Maduro: State of Emergency Necessary for Independence from NA
During the same speech, Maduro said that the reason why he declared the state of economic emergency is that so he could act independently from the National Assembly. According to Maduro:
That’s what the state of economic emergency is for, so that I have the constitutional power so that the National Assembly doesn’t stop any of the measures to protect the people (…) If I depended on the National Assembly, I couldn’t have done anything these past four months.
In order for the state of economic emergency to be valid, it must be approved by the National Assembly. The National Assembly voted to reject the state of economic emergency twice: once when it was first declared, and once more when it was extended. Both times Maduro ignored the National Assembly’s vote.
The National Assembly, as the national legislature, acts as an important balance on the power of the executive.

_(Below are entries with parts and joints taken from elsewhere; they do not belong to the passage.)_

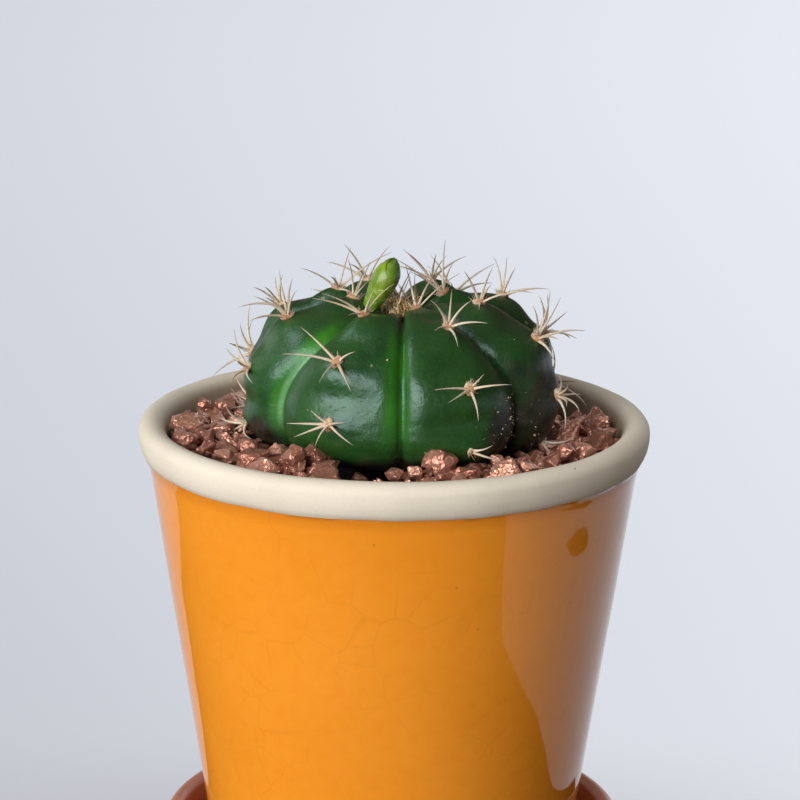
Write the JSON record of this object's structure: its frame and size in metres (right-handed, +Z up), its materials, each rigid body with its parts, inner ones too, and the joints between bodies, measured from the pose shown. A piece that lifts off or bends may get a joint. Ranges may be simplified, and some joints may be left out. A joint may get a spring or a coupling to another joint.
{
  "type": "potted cactus",
  "caption": "Round ribbed cactus with spine clusters and a flower bud, in gravel in a tapered glazed flowerpot on a saucer.",
  "frame": {"origin": "centre of the saucer's underside, on the surface it stands on", "axes": "+Z up along the pot's axis; -Y is the side that faces the viewer; +X is the viewer's right"},
  "size_m": [0.1, 0.1, 0.1359],
  "materials": {
    "terracotta": "satin fired clay",
    "orange_glaze": "glossy orange glaze, with a bare cream lip",
    "potting_soil": "damp crumbly compost",
    "copper_gravel": "coated chips with a metallic copper sheen",
    "cactus_skin": "waxy dark green skin with tan spines",
    "bud_scales": "smooth yellow-green scales",
    "dry_spines": "dry tan spines with brown feet and tips",
    "felt_wool": "short beige wool on the spine cushions"
  },
  "bodies": {
    "root": {"saucer": "terracotta", "pot": "orange_glaze", "soil": "potting_soil", "gravel": "copper_gravel", "cactus": "cactus_skin", "flower_bud": "bud_scales"}
  },
  "joints": []
}
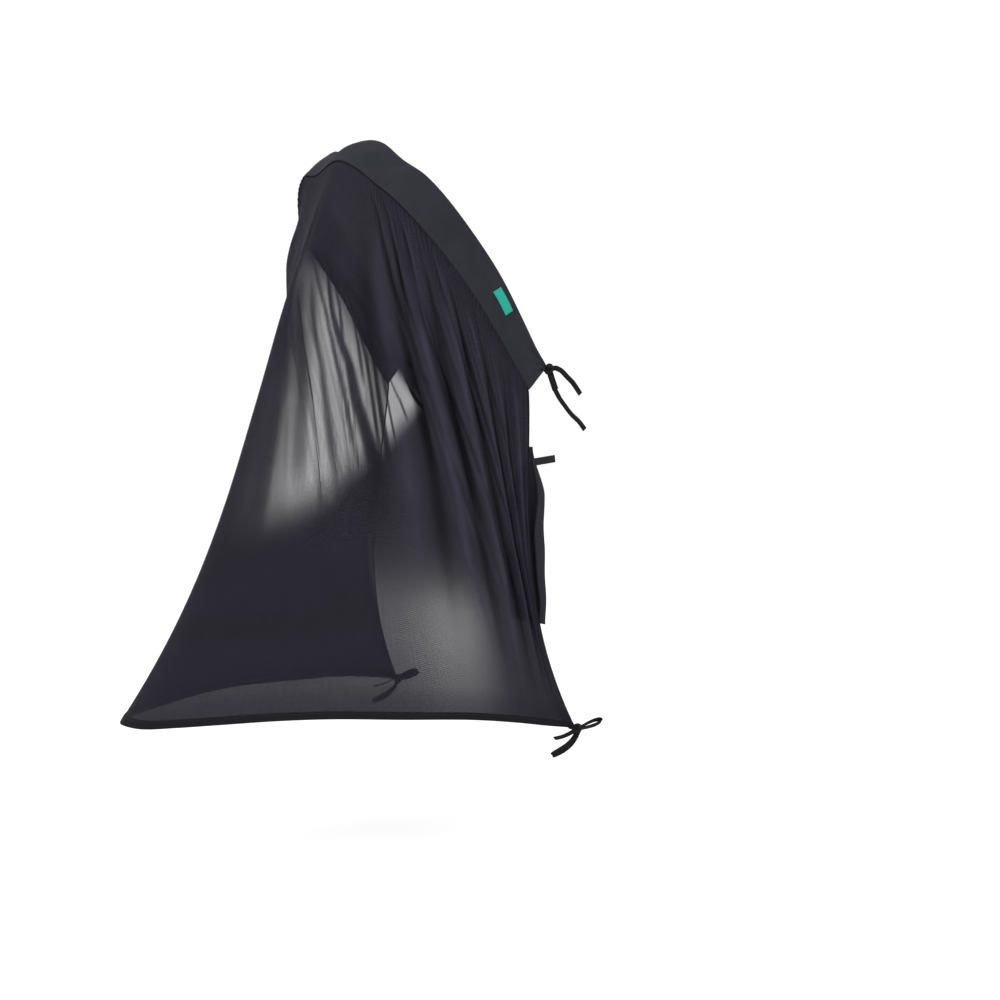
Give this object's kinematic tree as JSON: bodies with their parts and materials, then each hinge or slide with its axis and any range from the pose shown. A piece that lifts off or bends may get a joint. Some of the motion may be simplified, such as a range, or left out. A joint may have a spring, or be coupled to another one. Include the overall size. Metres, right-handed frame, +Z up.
{
  "type": "stroller sunshade net",
  "caption": "Draped black mesh sunshade for a stroller canopy, with an opaque rim band, tape ties, a bound hem and a limp storage pouch.",
  "frame": {"origin": "under the band at its crown, where the canopy's front rim carries it", "axes": "+Z up, -Y towards the stroller's front, +X towards the side with the label and the pouch"},
  "size_m": [0.533, 0.6062, 0.8446],
  "materials": {
    "band_fabric": "matt woven polyester",
    "net_mesh": "sheer warp-knitted mesh",
    "tie_tape": "matt woven tape",
    "pouch_fabric": "matt woven polyester",
    "label_fabric": "satin woven label"
  },
  "bodies": {
    "root": {"canopy_band": "band_fabric", "side_label": "label_fabric", "sun_net": "net_mesh", "storage_pouch": "pouch_fabric", "pouch_loop": "pouch_fabric", "upper_knot_near": "tie_tape", "upper_long_end_near": "tie_tape", "upper_short_end_near": "tie_tape", "lower_bow_near": "tie_tape", "upper_knot_far": "tie_tape", "upper_long_end_far": "tie_tape", "upper_short_end_far": "tie_tape", "lower_bow_far": "tie_tape"}
  },
  "joints": []
}
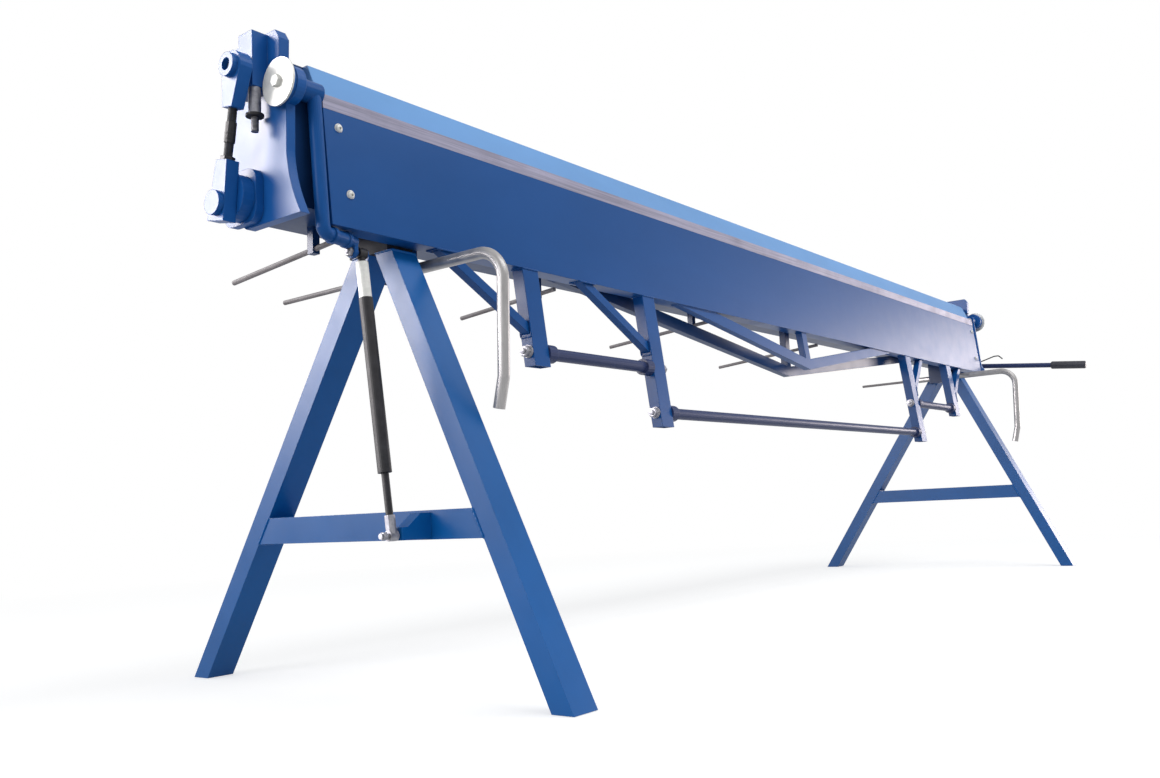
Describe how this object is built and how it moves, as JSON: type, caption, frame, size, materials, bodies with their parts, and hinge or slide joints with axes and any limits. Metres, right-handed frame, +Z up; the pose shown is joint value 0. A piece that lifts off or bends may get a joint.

By removing himself from the reach of the National Assembly, Maduro is essentially able to rule with no oversight.
Maduro Threatens to Declare “Internal Commotion”
If [a coup d’etat] or violent acts unfold in Venezuela, I won’t hesitate to declare [a state of internal commotion] if it’s necessary to fight for the peace and security of this country. I wouldn’t hesitate. When it becomes necessary, I will be ready. I have it ready. And these are constitutional, democratic measures.
Article 338 of the Constitution allows for a declaration of “state of internal commotion” if certain conditions exist. Article 338 partially reads:
A state of internal or external commotion can be declared in the event of an internal or external conflict that puts into serious danger the security of the nation, of its citizens, or of its institutions. It will take effect for up to ninety days, and can be extended for ninety more days.
The same article also states that the declaration of a state of internal commotion must be approved by the National Assembly, and that it must be accompanied by a law dictating the special measures that the government will take during the state of internal commotion.